• Stated goal:
The records that follow need to be output exactly as they are.
<<<<
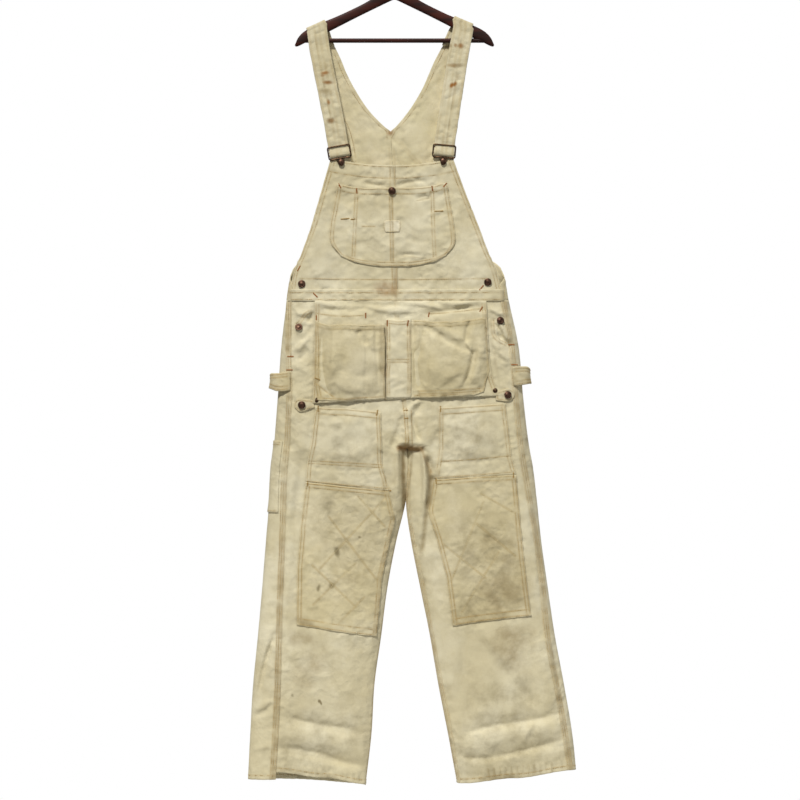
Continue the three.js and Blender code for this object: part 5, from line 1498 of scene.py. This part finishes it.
def duck(name, washed, cream, shade, dirt, grime=1.0, wrinkle=0.6):
    """A finish of the duck, with how strongly it is dirty along the seams and wrinkled."""
    material = bpy.data.materials.new(name)
    material.use_nodes = True
    tree = material.node_tree
    tree.nodes.clear()
    place = add(tree, "ShaderNodeTexCoord").outputs["Object"]
    weave = add(tree, "ShaderNodeUVMap", uv_map="weave").outputs["UV"]

    clouds = {}  # each noise with the size of its patches in millimetres
    for key, vector, size, detail, roughness, low, high in (
        ("blotch", place, 111, 4, 0.55, 0.36, 0.66),
        ("mottle", place, 29.4, 7, 0.7, 0.38, 0.76),
        ("fleck", weave, 2.4, 3, 0.6, 0.42, 0.72),
        ("patchy", place, 38, 5, 0.6, 0.2, 0.62),
        ("broad", place, 294, 3, 0.5, 0.38, 0.68),
        ("crumpled", place, 143, 2, 0.5, 0.34, 0.66),
        ("broken", place, 33, 6, 0.6, 0.25, 0.75),
    ):
        rough = {"Vector": vector, "Scale": 1 / (size * MM), "Detail": detail, "Roughness": roughness}
        noise = add(tree, "ShaderNodeTexNoise", rough).outputs["Fac"]
        limits = {"Value": noise, "From Min": low, "From Max": high}
        clouds[key] = add(tree, "ShaderNodeMapRange", limits, **soft).outputs[0]
    seam = add(tree, "ShaderNodeAttribute", attribute_name="seam").outputs["Fac"]
    limits = {"Value": seam, "From Min": 4.2, "From Max": 0.3}
    beside = add(tree, "ShaderNodeMapRange", limits, **soft).outputs[0]
    dusty = add(tree, "ShaderNodeMath", {0: beside, 1: clouds["patchy"]}, **times).outputs[0]
    layers = [
        (clouds["blotch"], 1.0, washed),
        (clouds["broad"], 0.3, shade),
        (clouds["mottle"], 0.42, shade),
        (clouds["fleck"], 0.16, shade),
        (dusty, 0.34 * grime, dirt),
    ]
    # Stains and painted shade come in one attribute, with grey, brown and rust as its three parts.
    soil = add(tree, "ShaderNodeAttribute", attribute_name="soil").outputs["Vector"]
    parts = add(tree, "ShaderNodeSeparateXYZ", {0: soil}).outputs
    for part, stain_and_shade_tint in zip(parts, STAIN_AND_SHADE_COLOURS):
        noisy = {0: clouds["broken"], 1: 0.5, 2: part}
        ragged = add(tree, "ShaderNodeMath", noisy, operation="MULTIPLY_ADD").outputs[0]
        limits = {"Value": ragged, "From Min": 0.25, "From Max": 1.6}
        amount = add(tree, "ShaderNodeMapRange", limits, **soft).outputs[0]
        limits = {"Value": part, "From Min": 0.0, "From Max": 0.3}
        present = add(tree, "ShaderNodeMapRange", limits, **soft).outputs[0]
        both = add(tree, "ShaderNodeMath", {0: amount, 1: present}, **times).outputs[0]
        layers.append((both, 1.0, stain_and_shade_tint))
    colour = linear(cream)
    for amount, share, tint in layers:
        factor = add(tree, "ShaderNodeMath", {0: amount, 1: share}, **times).outputs[0]
        mixing = {0: factor, 6: colour, 7: linear(tint)}
        colour = add(tree, "ShaderNodeMix", mixing, data_type="RGBA").outputs[2]

    waves = []
    for direction in ("X", "Y"):
        scale = {"Vector": weave, "Scale": math.pi / (10 * YARN), "Distortion": 1.2, "Detail Scale": 3.0}
        waves.append(add(tree, "ShaderNodeTexWave", scale, bands_direction=direction).outputs["Fac"])
    threads = add(tree, "ShaderNodeMath", {0: waves[0], 1: waves[1]}, **times).outputs[0]
    rough = {"Vector": place, "Scale": 1 / (21 * MM), "Detail": 4, "Roughness": 0.5, "Distortion": 0.6}
    creases = add(tree, "ShaderNodeTexNoise", rough).outputs["Fac"]
    bump = add(tree, "ShaderNodeBump", {"Strength": 0.35, "Distance": 0.00025, "Height": threads})
    rough = {"Vector": place, "Scale": 1 / (45 * MM), "Detail": 3}
    bent = add(tree, "ShaderNodeTexNoise", rough).outputs["Color"]
    bent = add(tree, "ShaderNodeMix", {0: 0.035, 4: place, 5: bent}, data_type="VECTOR").outputs[1]
    heights = [(creases, 0.0034)]
    for size, height in WRINKLES:
        cells = {"Vector": bent, "Scale": 1 / (size * MM), "Smoothness": 0.25}
        facets = add(tree, "ShaderNodeTexVoronoi", cells, feature="SMOOTH_F1")
        heights.append((facets.outputs["Distance"], height))
    limits = {"Value": clouds["crumpled"], "To Min": 0.12 * wrinkle, "To Max": 1.25 * wrinkle}
    strength = add(tree, "ShaderNodeMapRange", limits).outputs[0]
    for height, distance in heights:
        small = {"Strength": strength, "Distance": distance, "Height": height, "Normal": bump.outputs[0]}
        bump = add(tree, "ShaderNodeBump", small)
    shader = add(tree, "ShaderNodeBsdfPrincipled", {"Base Color": colour, "Normal": bump.outputs[0]})
    shader.inputs["Roughness"].default_value = 0.93
    shader.inputs["IOR"].default_value = 1.47
    shader.inputs["Specular IOR Level"].default_value = 0.3
    shader.inputs["Sheen Weight"].default_value = 0.12
    shader.inputs["Sheen Roughness"].default_value = 0.5
    add(tree, "ShaderNodeOutputMaterial", {"Surface": shader.outputs[0]})
    return material


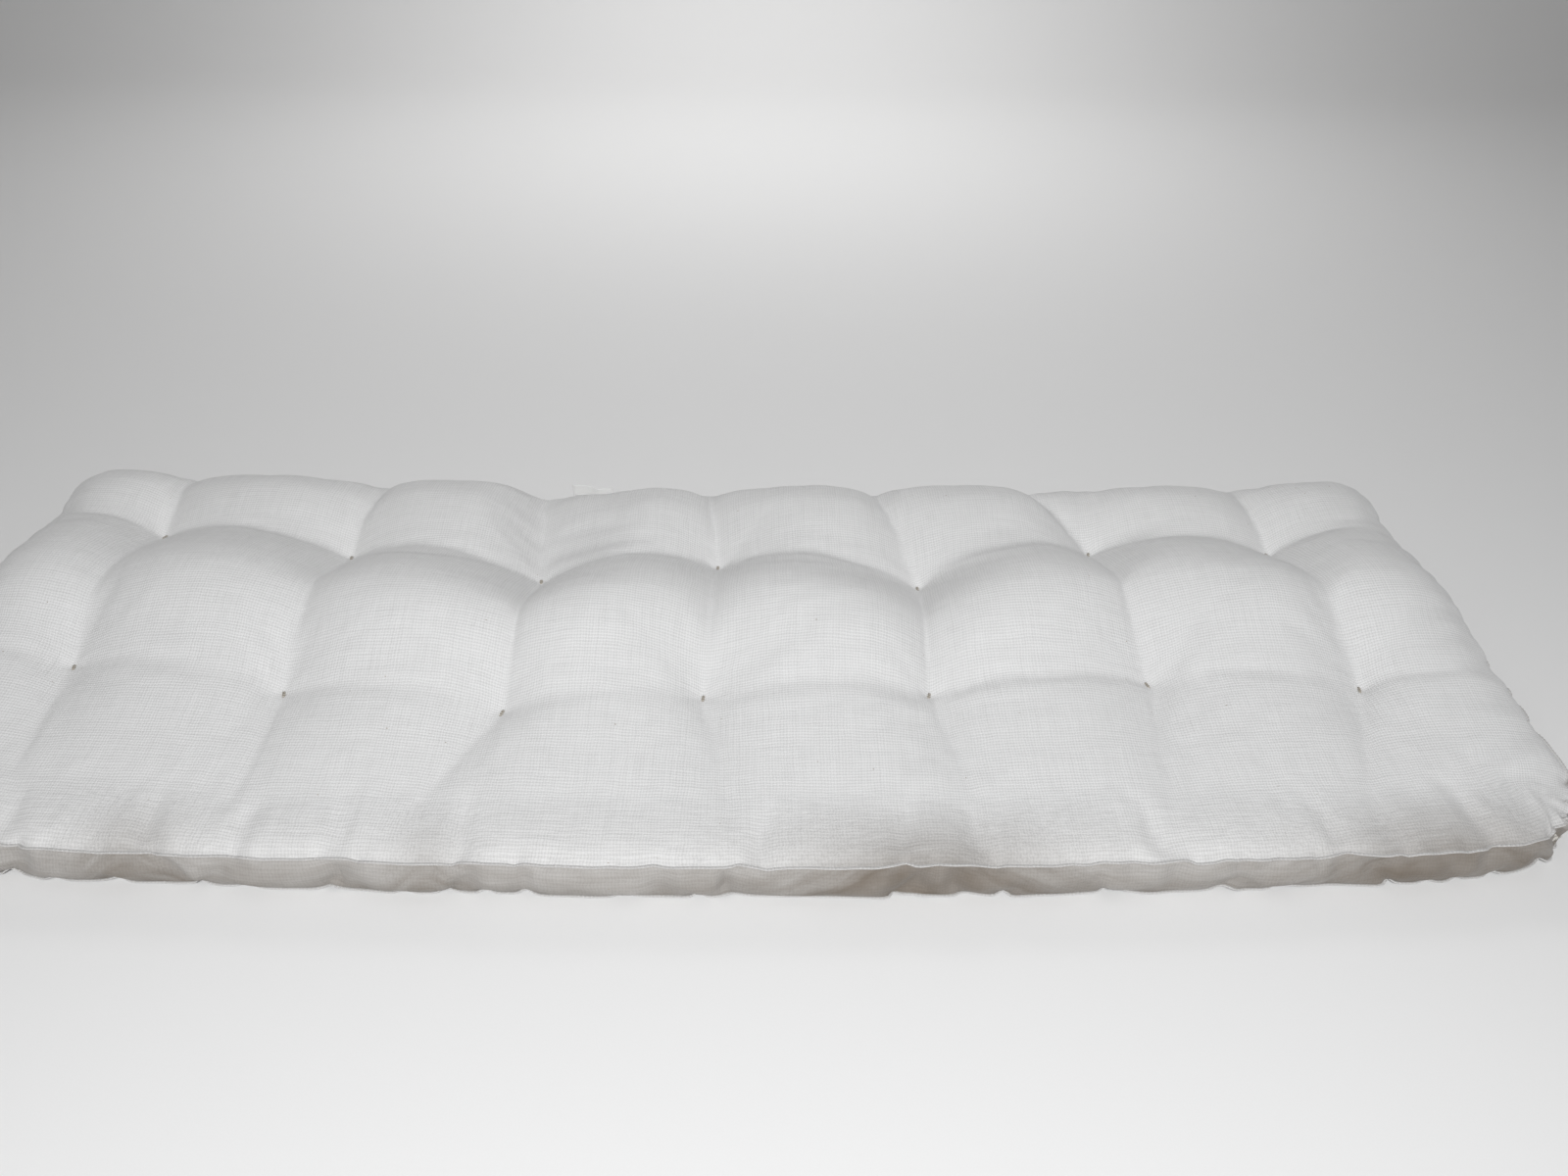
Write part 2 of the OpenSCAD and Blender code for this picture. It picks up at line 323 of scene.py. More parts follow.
def tape_cloth():
    """Smooth white label tape with a fine rib."""
    n = Nodes("label_tape")
    x, _, z = n.split(n.place())
    rib = n.math("SINE", n.math("MULTIPLY", x, TURN / 0.0011))
    weft = n.math("SINE", n.math("MULTIPLY", z, TURN / 0.0009))
    relief = n.math("MULTIPLY", rib, weft)
    # Darker where the rib's relief is low: painted shade in the fine rib
    colour = n.mix(n.fade(relief, -1.0, 1.0), (0.84, 0.84, 0.83, 1.0), (0.95, 0.95, 0.94, 1.0))
    return n.finish(colour, 0.55, n.bump(relief, 0.0001, 0.5), sheen=0.05, specular=0.3)


def loose_cotton(name, light, dark):
    """Carded batting: soft matted fibres."""
    n = Nodes(name)
    at = n.place()
    fibres = n.noise(n.stretched(at, (1.0, 3.0, 2.0)), 160.0, 6.0, 0.7)
    tufts = n.noise(at, 24.0, 4.0)
    relief = n.math("ADD", fibres, tufts)
    colour = n.mix(n.fade(relief, 0.7, 1.3), dark, light)
    return n.finish(colour, 0.97, n.bump(relief, 0.004, 0.8), sheen=0.3, specular=0.1)


def open_foam():
    """Pale yellow foam with open cells."""
    n = Nodes("foam")
    at = n.place()
    pores = n.cells(at, 420.0)
    depth = n.fade(pores, 0.05, 0.45)
    # Darker down in the open cells: painted shade in the pores
    colour = n.mix(depth, (0.78, 0.66, 0.34, 1.0), (0.90, 0.82, 0.52, 1.0))
    return n.finish(colour, 0.9, n.bump(depth, 0.0008, 0.8), specular=0.2)


def paper():
    """Matt studio paper with a faint tooth."""
    n = Nodes("studio_paper")
    tooth = n.noise(n.place(), 600.0, 2.0)
    colour = n.mix(tooth, grey(0.82, 0.002), grey(0.85, 0.002))
    return n.finish(colour, 0.95, n.bump(tooth, 0.0002, 0.2), specular=0.1)


# ---------------------------------------------------------------- mesh helpers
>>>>
• Solution for this problem:
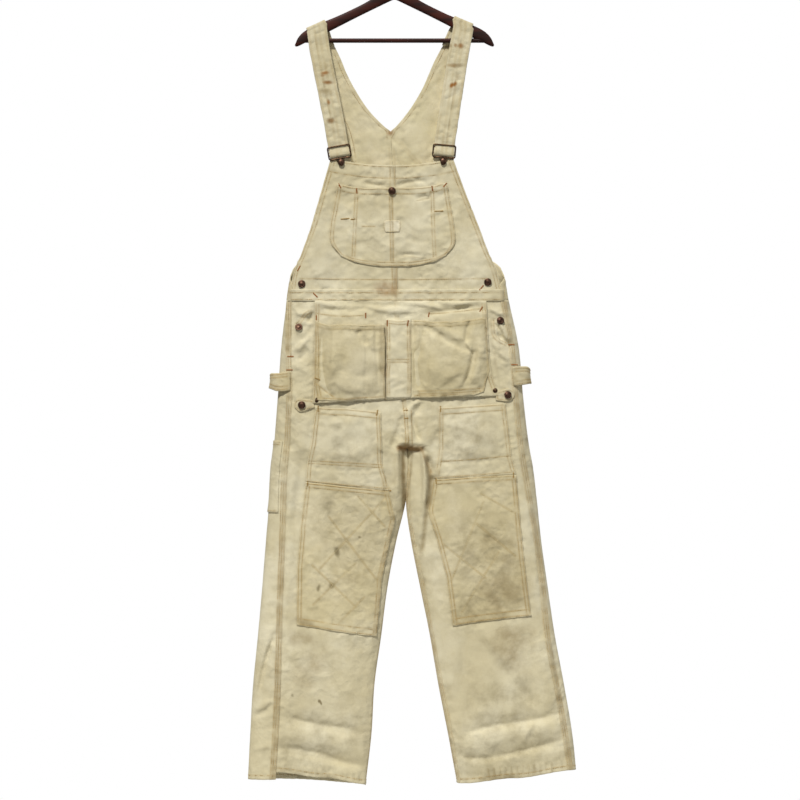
Continue the three.js and Blender code for this object: part 5, from line 1498 of scene.py. This part finishes it.
def duck(name, washed, cream, shade, dirt, grime=1.0, wrinkle=0.6):
    """A finish of the duck, with how strongly it is dirty along the seams and wrinkled."""
    material = bpy.data.materials.new(name)
    material.use_nodes = True
    tree = material.node_tree
    tree.nodes.clear()
    place = add(tree, "ShaderNodeTexCoord").outputs["Object"]
    weave = add(tree, "ShaderNodeUVMap", uv_map="weave").outputs["UV"]

    clouds = {}  # each noise with the size of its patches in millimetres
    for key, vector, size, detail, roughness, low, high in (
        ("blotch", place, 111, 4, 0.55, 0.36, 0.66),
        ("mottle", place, 29.4, 7, 0.7, 0.38, 0.76),
        ("fleck", weave, 2.4, 3, 0.6, 0.42, 0.72),
        ("patchy", place, 38, 5, 0.6, 0.2, 0.62),
        ("broad", place, 294, 3, 0.5, 0.38, 0.68),
        ("crumpled", place, 143, 2, 0.5, 0.34, 0.66),
        ("broken", place, 33, 6, 0.6, 0.25, 0.75),
    ):
        rough = {"Vector": vector, "Scale": 1 / (size * MM), "Detail": detail, "Roughness": roughness}
        noise = add(tree, "ShaderNodeTexNoise", rough).outputs["Fac"]
        limits = {"Value": noise, "From Min": low, "From Max": high}
        clouds[key] = add(tree, "ShaderNodeMapRange", limits, **soft).outputs[0]
    seam = add(tree, "ShaderNodeAttribute", attribute_name="seam").outputs["Fac"]
    limits = {"Value": seam, "From Min": 4.2, "From Max": 0.3}
    beside = add(tree, "ShaderNodeMapRange", limits, **soft).outputs[0]
    dusty = add(tree, "ShaderNodeMath", {0: beside, 1: clouds["patchy"]}, **times).outputs[0]
    layers = [
        (clouds["blotch"], 1.0, washed),
        (clouds["broad"], 0.3, shade),
        (clouds["mottle"], 0.42, shade),
        (clouds["fleck"], 0.16, shade),
        (dusty, 0.34 * grime, dirt),
    ]
    # Stains and painted shade come in one attribute, with grey, brown and rust as its three parts.
    soil = add(tree, "ShaderNodeAttribute", attribute_name="soil").outputs["Vector"]
    parts = add(tree, "ShaderNodeSeparateXYZ", {0: soil}).outputs
    for part, stain_and_shade_tint in zip(parts, STAIN_AND_SHADE_COLOURS):
        noisy = {0: clouds["broken"], 1: 0.5, 2: part}
        ragged = add(tree, "ShaderNodeMath", noisy, operation="MULTIPLY_ADD").outputs[0]
        limits = {"Value": ragged, "From Min": 0.25, "From Max": 1.6}
        amount = add(tree, "ShaderNodeMapRange", limits, **soft).outputs[0]
        limits = {"Value": part, "From Min": 0.0, "From Max": 0.3}
        present = add(tree, "ShaderNodeMapRange", limits, **soft).outputs[0]
        both = add(tree, "ShaderNodeMath", {0: amount, 1: present}, **times).outputs[0]
        layers.append((both, 1.0, stain_and_shade_tint))
    colour = linear(cream)
    for amount, share, tint in layers:
        factor = add(tree, "ShaderNodeMath", {0: amount, 1: share}, **times).outputs[0]
        mixing = {0: factor, 6: colour, 7: linear(tint)}
        colour = add(tree, "ShaderNodeMix", mixing, data_type="RGBA").outputs[2]

    waves = []
    for direction in ("X", "Y"):
        scale = {"Vector": weave, "Scale": math.pi / (10 * YARN), "Distortion": 1.2, "Detail Scale": 3.0}
        waves.append(add(tree, "ShaderNodeTexWave", scale, bands_direction=direction).outputs["Fac"])
    threads = add(tree, "ShaderNodeMath", {0: waves[0], 1: waves[1]}, **times).outputs[0]
    rough = {"Vector": place, "Scale": 1 / (21 * MM), "Detail": 4, "Roughness": 0.5, "Distortion": 0.6}
    creases = add(tree, "ShaderNodeTexNoise", rough).outputs["Fac"]
    bump = add(tree, "ShaderNodeBump", {"Strength": 0.35, "Distance": 0.00025, "Height": threads})
    rough = {"Vector": place, "Scale": 1 / (45 * MM), "Detail": 3}
    bent = add(tree, "ShaderNodeTexNoise", rough).outputs["Color"]
    bent = add(tree, "ShaderNodeMix", {0: 0.035, 4: place, 5: bent}, data_type="VECTOR").outputs[1]
    heights = [(creases, 0.0034)]
    for size, height in WRINKLES:
        cells = {"Vector": bent, "Scale": 1 / (size * MM), "Smoothness": 0.25}
        facets = add(tree, "ShaderNodeTexVoronoi", cells, feature="SMOOTH_F1")
        heights.append((facets.outputs["Distance"], height))
    limits = {"Value": clouds["crumpled"], "To Min": 0.12 * wrinkle, "To Max": 1.25 * wrinkle}
    strength = add(tree, "ShaderNodeMapRange", limits).outputs[0]
    for height, distance in heights:
        small = {"Strength": strength, "Distance": distance, "Height": height, "Normal": bump.outputs[0]}
        bump = add(tree, "ShaderNodeBump", small)
    shader = add(tree, "ShaderNodeBsdfPrincipled", {"Base Color": colour, "Normal": bump.outputs[0]})
    shader.inputs["Roughness"].default_value = 0.93
    shader.inputs["IOR"].default_value = 1.47
    shader.inputs["Specular IOR Level"].default_value = 0.3
    shader.inputs["Sheen Weight"].default_value = 0.12
    shader.inputs["Sheen Roughness"].default_value = 0.5
    add(tree, "ShaderNodeOutputMaterial", {"Surface": shader.outputs[0]})
    return material


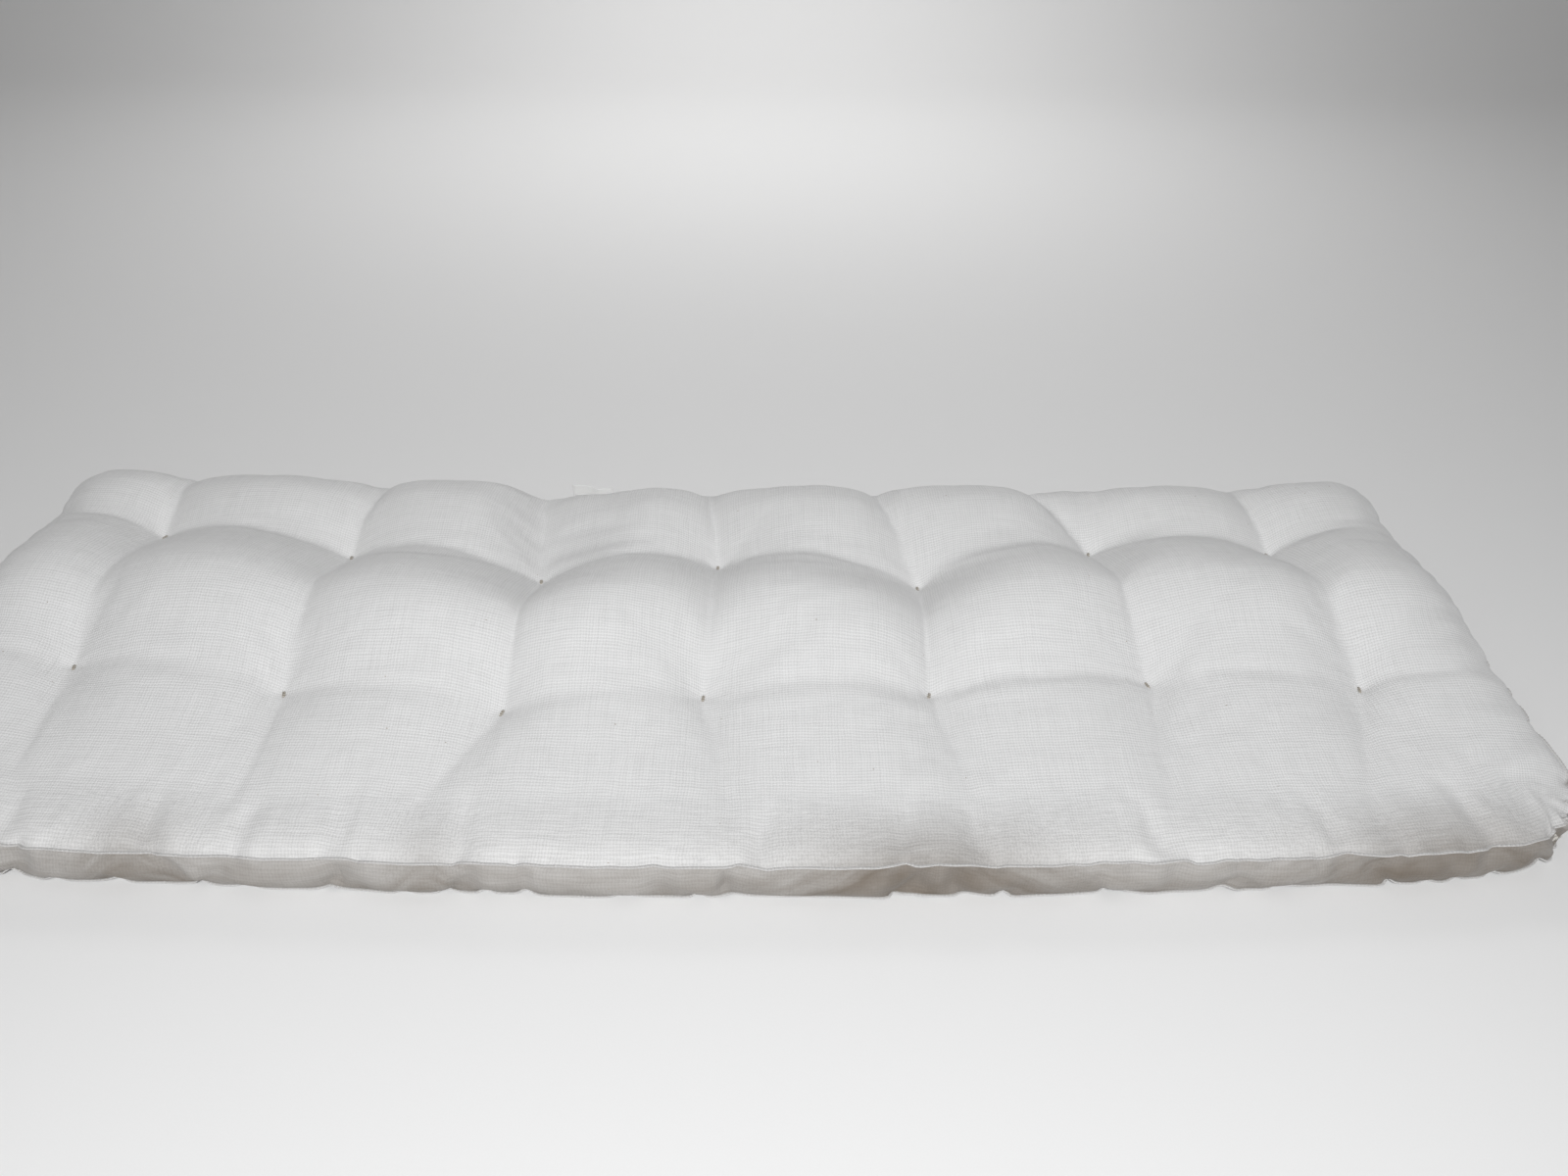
Write part 2 of the OpenSCAD and Blender code for this picture. It picks up at line 323 of scene.py. More parts follow.
def tape_cloth():
    """Smooth white label tape with a fine rib."""
    n = Nodes("label_tape")
    x, _, z = n.split(n.place())
    rib = n.math("SINE", n.math("MULTIPLY", x, TURN / 0.0011))
    weft = n.math("SINE", n.math("MULTIPLY", z, TURN / 0.0009))
    relief = n.math("MULTIPLY", rib, weft)
    # Darker where the rib's relief is low: painted shade in the fine rib
    colour = n.mix(n.fade(relief, -1.0, 1.0), (0.84, 0.84, 0.83, 1.0), (0.95, 0.95, 0.94, 1.0))
    return n.finish(colour, 0.55, n.bump(relief, 0.0001, 0.5), sheen=0.05, specular=0.3)


def loose_cotton(name, light, dark):
    """Carded batting: soft matted fibres."""
    n = Nodes(name)
    at = n.place()
    fibres = n.noise(n.stretched(at, (1.0, 3.0, 2.0)), 160.0, 6.0, 0.7)
    tufts = n.noise(at, 24.0, 4.0)
    relief = n.math("ADD", fibres, tufts)
    colour = n.mix(n.fade(relief, 0.7, 1.3), dark, light)
    return n.finish(colour, 0.97, n.bump(relief, 0.004, 0.8), sheen=0.3, specular=0.1)


def open_foam():
    """Pale yellow foam with open cells."""
    n = Nodes("foam")
    at = n.place()
    pores = n.cells(at, 420.0)
    depth = n.fade(pores, 0.05, 0.45)
    # Darker down in the open cells: painted shade in the pores
    colour = n.mix(depth, (0.78, 0.66, 0.34, 1.0), (0.90, 0.82, 0.52, 1.0))
    return n.finish(colour, 0.9, n.bump(depth, 0.0008, 0.8), specular=0.2)


def paper():
    """Matt studio paper with a faint tooth."""
    n = Nodes("studio_paper")
    tooth = n.noise(n.place(), 600.0, 2.0)
    colour = n.mix(tooth, grey(0.82, 0.002), grey(0.85, 0.002))
    return n.finish(colour, 0.95, n.bump(tooth, 0.0002, 0.2), specular=0.1)


# ---------------------------------------------------------------- mesh helpers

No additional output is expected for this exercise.